Obama e Berlusconi uniti dalla fiaba russa

proppda Il Riformista, 4 marzo 2009

Cos’hanno in comune Obama e Berlusconi? A questa domanda risponde “C’era una volta Silvio”. Non è l’inizio di una fiaba che rivisita in chiave edulcorata e fantastica le vicende dell’attuale presidente del consiglio, ma il titolo di una ricerca che analizza il discorso politico del candidato Berlusconi durante la campagna per le scorse elezioni politiche.

Presentata per la prima volta a Valencia nel corso di un convegno internazionale sul marketing non tradizionale, la ricerca che ho condotto analizza il linguaggio di Berlusconi nei talk show televisivi e mette in luce l’utilizzo di tecniche di comunicazione innovative e una singolare e quanto mai inedita somiglianza con il discorso di Obama.

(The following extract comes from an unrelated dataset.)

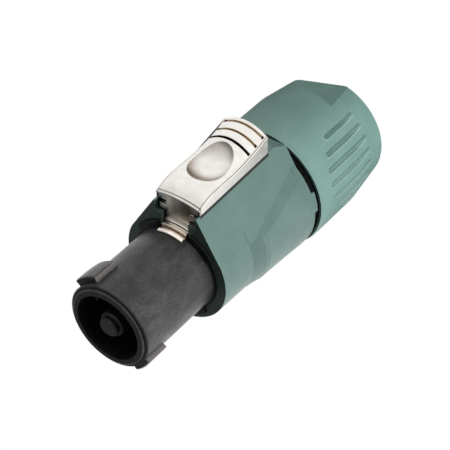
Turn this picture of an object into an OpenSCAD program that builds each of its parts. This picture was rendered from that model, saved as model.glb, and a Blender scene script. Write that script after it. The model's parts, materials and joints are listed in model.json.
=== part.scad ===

I puristi della politologia potrebbero storcere il naso, ma dimentichiamo per un attimo la politica e concentriamoci sulla comunicazione politica. Dimentichiamo il dibattito quotidiano e facciamo un salto indietro nel tempo.

Leningrado, 1928: il linguista Vladimir Propp scopre che dietro la grande variabilità nelle forme della fiaba tradizionale russa si nasconde una struttura che si ripete. C’è sempre una serie di personaggi caratteristici: un eroe, un antagonista, un antieroe, una principessa da salvare, che rappresenta l’oggetto del desiderio e l’obiettivo da raggiungere. Anche la struttura si ripete, c’è la rottura di un equilibrio iniziale – un problema da risolvere – e il tentativo dell’eroe di ristabilirlo attraverso il superamento di varie prove. È la struttura di ogni romanzo o film, è la struttura di ogni storia che consumiamo nel tempo libero.

La ricerca sul linguaggio di Berlusconi mostra come anche dietro la variabilità dei discorsi del candidato premier si nasconda una struttura ripetitiva che ripercorre gli elementi principali della narrazione descritti da Propp. Innanzitutto c’è la descrizione del problema, uno scenario di crisi, rappresentato dall’operato della sinistra, che Berlusconi svolge utilizzando un lessico della tragedia, di cui la “tragedia di Napoli” è un exemplum. La descrizione del problema dà il via alla narrazione, richiama l’attenzione del pubblico e serve a giustificare l’entrata in scena dell’eroe.

Per rendere più chiara la gravità della narrazione, Berlusconi ricorre a quelle che ho chiamato “metastorie”, delle storie nella storia, come l’aneddoto riguardante il noto ristorante di Napoli che chiude per mancanza di avventori. In questa maniera mostra in maniera tangibile come la “tragedia dei rifiuti” si ripercuota sull’economia della città.

Perché Berlusconi ricorre così spesso alle storie? Non è una specificità di Berlusconi, la ricerca di un filo narrativo nella comunicazione politica e aziendale è una tendenza in forte crescita. Anche Obama, nell’Infomercial, lo spot di 30 minuti mandato in onda a pochi giorni dal voto, fa ricorso alle storie per illustrare i problemi cruciali della nazione e mostrare le sue soluzioni. Per parlare della crisi economica racconta la quotidianità di Rebecca Johnston, una donna della classe media con cinque figli che deve centellinare anche il cibo. Impensabile per la classe media americana: è un’immagine che dice molto di più sulla crisi di qualsiasi discorso, statistica, sondaggio.

Le storie, infatti, hanno successo perché portano temi astratti a un livello concreto, permettendo di superare le soglie di percezione e attenzione selettiva del pubblico televisivo. In sintesi, vengono ascoltate più volentieri e ricordate meglio. Inoltre permettono un coinvolgimento emozionale dello spettatore che difficilmente una tabella sull’andamento del mercato dell’auto potrebbe provocare.